The third warning is state thrash. A team keeps bouncing between temporary order and temporary chaos. The same lane looks healthy under one operator and brittle under another. That usually means the real method still lives in private judgment instead of in the system the next person inherits.

The fourth warning is contagion. A local failure starts crossing boundaries. One broken intake field degrades quoting. One weak proof step creates billing disputes. One vendor dependency stalls several unrelated workflows. Once failures spread sideways, the business is revealing shared choke points it has not designed around.

The owner system standard

Hadto’s thesis is that AI should create more capable owners, not just more output. That changes what the dashboard is for.

A throughput-first dashboard will often miss these warnings because it was built to count completed tasks, sent messages, booked jobs, or generated drafts. An owner-facing dashboard should also answer four harder questions:

  • How long does this lane take to recover after disruption?
  • How wide is the spread between best-case and worst-case performance?
  • Which results depend on a specific person keeping the system stable?
  • Which upstream dependency can damage several workflows at once?

Those are owner questions because they point to control, transferability, and survival.

AI makes the distinction sharper. Cheap cognition can keep activity high while the business becomes harder to govern. More automations can hide slower recovery. More agent output can hide variance. More delegation can hide state thrash. More integrated tooling can hide contagion risk until several lanes fail together.

The practical move is to design leading indicators into the owner system itself. Track time-to-recover after exceptions. Track variance in cycle time and rework, not just averages. Track when the closeout lane stays clean for Mia and breaks for Jordan. Track shared dependencies across vendors, models, approval surfaces, and proof steps.

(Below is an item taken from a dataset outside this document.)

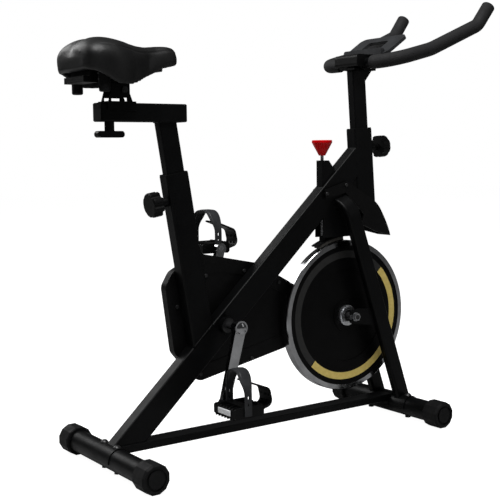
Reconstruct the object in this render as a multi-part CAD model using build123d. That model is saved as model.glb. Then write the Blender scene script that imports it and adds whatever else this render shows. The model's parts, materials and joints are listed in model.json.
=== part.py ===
"""Indoor spin bike, in millimetres: +X forward, +Y to the rider's left, +Z up.

The origin is on the floor, on the bike's middle plane, halfway between saddle tail and bar tips.
"""

from build123d import *

import math
import os

# ---- Driving dimensions ----
REAR_X = -481.0          # rear stabilizer axis
FRONT_X = 348.5          # front stabilizer axis
FOOT_Z = 32.5            # height of both stabilizer axes, and half the foot caps' width
STAB_R = 25.4            # stabilizer tube radius
STAB_HALF = 201.0        # half the overall foot width
CAP_LENGTH = 46.0
SADDLE_PLATE = 2.0       # thickness of the plates wrapped over the stabilizers
REAR_BOLT_Y, FRONT_BOLT_Y = 29.0, 71.0
BOLT_R = 4.0

TUBE_H = 58.0            # main tube section, in the middle plane
TUBE_W = 34.0            # main tube section, across the bike
TUBE_WALL = 2.0
TUBE_CORNER = 4.0

CRANK_X, CRANK_Z = -183.0, 296.0
BEAM_ANGLE = 42.7        # slope of the diagonal beam
BEAM_TOP_X = 248.0       # where the beam's centreline ends, inside the head tube

SEAT_TOP = (-307.0, 648.0)
SEAT_LEAN = 9.4          # degrees back from vertical
HEAD_TOP = (241.9, 750.0)
HEAD_LEAN = 4.0
HEAD_BOTTOM_Z = 539.0

SEAT_POST_H, SEAT_POST_W = 45.0, 24.0
BAR_POST_H, BAR_POST_W = 42.0, 24.0
POST_GAP = 0.3           # slide clearance between a post and its sleeve
SEAT_POST_INSERT = 175.0
BAR_POST_INSERT = 110.0

RAIL_W, RAIL_H, RAIL_Z = 44.0, 18.0, 48.0

SLIDER = 40.0            # square seat slider tube
SLIDER_X0, SLIDER_X1 = -491.0, -283.0
SLIDER_Z = 783.0

WHEEL_X, WHEEL_Z = 190.0, 280.0
WHEEL_R = 191.0
RIM_HALF_W = 12.0
RIM_DEPTH = 13.0
AXLE_R = 6.0

LEG_H, LEG_W = 40.0, 22.0
LEG_Y = 47.0
LEG_FOOT = (350.0, 48.0)
LEG_TOP = (196.0, 487.0)
CROWN_Z = 574.0
CROWN_BEND = 42.0

BRACKET_Y = 42.0         # inner face of the axle brackets
BRACKET_THICK = 4.0

SEAT_KNOB_DROP = 57.0    # knob axis below its tube's top
HEAD_KNOB_DROP = 48.0
BOSS_LENGTH, BOSS_R = 14.0, 11.0
PIN_R = 5.0
PIN_GAP = 0.4            # the pin stops this far short of the post
KNOB_R, KNOB_DEPTH = 28.0, 24.0
SEAT_KNOB_NECK, HEAD_KNOB_NECK = 8.5, 16.0

CRANK_LENGTH = 175.0
CRANK_ANGLE = 15.0       # the right crank hangs this far back from straight down
CRANK_Y0, CRANK_Y1 = 66.0, 80.0
SPINDLE_R = 8.5
DRIVE_R, DRIVEN_R = 98.0, 30.0
BELT_Y0, BELT_Y1 = 24.0, 35.0
BELT_THICK = 3.0

GUARD_Y = 17.5           # inner face of the belt guard
GUARD_STEP_X = 60.0      # forward of this the guard is thinner, to pass inside the leg
GUARD_OUT, GUARD_THIN = 46.0, 41.0
GUARD_RIM, GUARD_RIM_Y = 20.0, 7.5   # width and depth of the sloped edge of the guard's deep part
GUARD_WALL = 2.5
GUARD_CORNER, GUARD_NOSE_CORNER = 24.0, 10.0
GUARD_SCREWS = ((-215, 411), (-106, 414), (-294, 345), (-3, 378), (-233, 180), (-87, 200))

SWEAT_Y = 24.0           # outer faces of the sweat guard
SWEAT_THICK = 3.0
SWEAT_ROOF_X = 288.0     # the guard is closed over its front from here
SWEAT_SCREWS = ((117, 591), (179, 611))

PEDAL_Y = 131.0          # middle of a pedal
PEDAL_HALF_W = 42.0
PEDAL_LENGTH = 78.0
PEDAL_THICK = 24.0
STRAP_RISE, STRAP_W = 90.0, 28.0

BRAKE_X = 121.0
BRAKE_TOP_Z = 673.0
ROD_R = 4.0
PAD_GAP = 4.0            # between the felt and the rim, brake off
SPRING_Z0, SPRING_Z1 = 628.0, 661.0

BAR_X, BAR_Z = 234.0, 913.5
BAR_R = 12.7
GRIP_R = 17.0
GRIP_START_Y = 62.0
BAR_RISE = 149.0         # length of the handlebar post above the head tube
HORN_PATH = ((BAR_X, -137.5, BAR_Z), (351.5, -143.5, 944), (507, -152, 1010), (543, -154.5, 1057))

SADDLE_TAIL_X, SADDLE_NOSE_X = -558.0, -297.0
TILT_X, TILT_Z = -436.5, 830.7
SADDLE_RAIL_Z = TILT_Z + 27
KNOB_X = -464.5          # axis of the slider's clamp knob

RUN = 0.05               # radial clearance of a running fit
FIT = 0.02               # radial clearance between fixed round parts


# ---- Helpers ----
def block(x0, x1, y0, y1, z0, z1):
    """Box between two corners."""
    return Pos((x0 + x1) / 2, (y0 + y1) / 2, (z0 + z1) / 2) * Box(x1 - x0, y1 - y0, z1 - z0)


def rod(start, end, radius):
    """Cylinder from one point to another."""
    line = Vector(*end) - Vector(*start)
    return extrude(Plane(origin=start, z_dir=line) * Circle(radius), amount=line.length)


def cross_rod(x, z, y0, y1, radius):
    """Cylinder along Y."""
    return rod((x, y0, z), (x, y1, z), radius)


def ring(x, z, y0, y1, outer, inner):
    """Tube along Y."""
    return cross_rod(x, z, y0, y1, outer) - cross_rod(x, z, y0 - 1, y1 + 1, inner)


def bar(start, end, height, width, corner=TUBE_CORNER):
    """Solid rounded bar whose centreline lies in the middle plane, from (x, z) to (x, z)."""
    origin = Vector(start[0], 0, start[1])
    line = Vector(end[0], 0, end[1]) - origin
    section = Plane(origin=origin, x_dir=(0, 1, 0), z_dir=line) * RectangleRounded(width, height, corner)
    return extrude(section, amount=line.length)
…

That is how AI becomes owner infrastructure instead of output theater. The goal is a business that notices fragility early enough for a human owner to redesign the method, redistribute authority, add redundancy, or cut a dependency before the failure becomes existential.

Operators who wait for collapse are already late. The better business learns to recognize the way collapse announces itself while there is still time to build a different path.


Source material for this note: Emad Mostaque, The Last Economy, especially Chapter 2, reviewed alongside Hadto’s internal reading note and study ledger on 2026-04-23.